La première fois que nous avions eu à discuter de sa démarche esthétique en ce qui a trait à l’Abstraction Symbolique, il y a une quinzaine d’années, dans les jardins de l’Ecole Nationale des Arts (Haïti), les arguments avancés par ce théoricien - artiste m’ont donné à voir une solide réflexion résultant de longs travaux théoriques en arts plastiques. Produire des Symboles revient à utiliser des formes, et particulièrement des figures géométriques et naturelles. Quant à concilier ces deux concepts, la démarche participe d’une association un peu spéciale où deux entités pour le moins opposables sont amenées à s’imbriquer l’un dans l’autre pour porter – transmettre une conception du monde par le biais des arts plastiques. En pareille circonstance, l’outil théorique se révèle d’une importance considérable.
Lors d'une séance de travail Polycarpe acroupi à droite
Dans son approche, l’artiste met à caution le pouvoir de la peinture pour engendrer de par elle-même des formes à peine définies – ébauchées, dotées de la mission de provoquer d’intenses émotions sur les spectateurs, et particulièrement orientées vers le sanctuaire vodou.

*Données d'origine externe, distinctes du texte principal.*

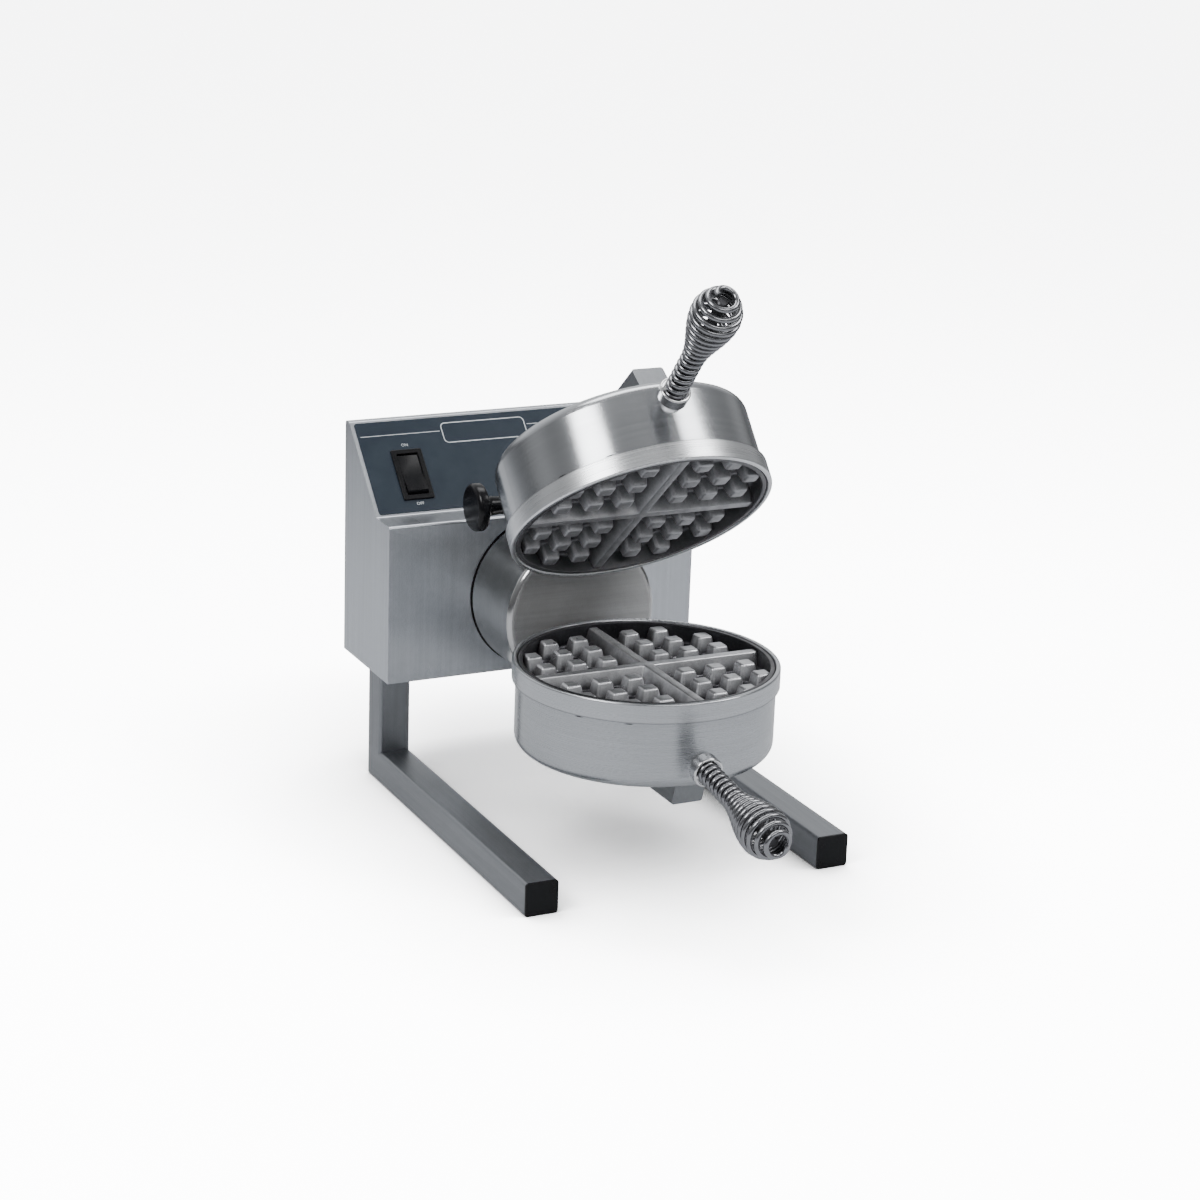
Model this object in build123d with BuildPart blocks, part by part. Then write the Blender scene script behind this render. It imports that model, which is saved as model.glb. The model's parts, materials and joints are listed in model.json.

Le but serait que la peinture puisse enfin, au même titre que le tambour, la danse et le chant déclencher des vagues d’émotions chez un initié, capable de le pousser à la transe pran lwa.
Polycarpe peint comme on trace un vêvê penché en avant sur le support étalé par terre devant lui, parfois sous ses genoux ou sous ses pieds. À la manière des maîtres de l’Expressionnisme Abstrait, l’artiste jette ça et là les couleurs sur la surface ouverte et disponible, avant de les articuler en un certain désordre. Dans son œuvre, ce sont les couleurs elles-mêmes qui mènent la danse, créent le mouvement, musclent le ventre mou au hasard des nuances et des contrastes simultanés.
Cette volonté mystique qui se veut irrationnelle on ne peut plus, pousse Polycarpe à interroger le rôle des lignes dans l’organisation de l’espace pictural. On est dans un univers fait d’émotions sublimées, traversé par une vibration mystique, comme un clin d’œil sur les premiers moments de l’apparition de l’art. En même temps, l’artiste voit dans cette manière d’appréhender le réel comme le moyen de créer une beauté profondément humaine et enrichissante, de construire un au-delà autrement équilibré, digne d’une humanité régénérée.
Hébert Polycarpe continue de développer sa théorie qu’il expérimente à travers une production complexe et plurielle, qui ne se limite pas uniquement à la peinture. Au niveau de la sculpture et dans d’autres médias, il poursuit cette quête du beau et de la vérité qui a toujours hanté les rêves des plus grands maîtres depuis les temps les plus reculés.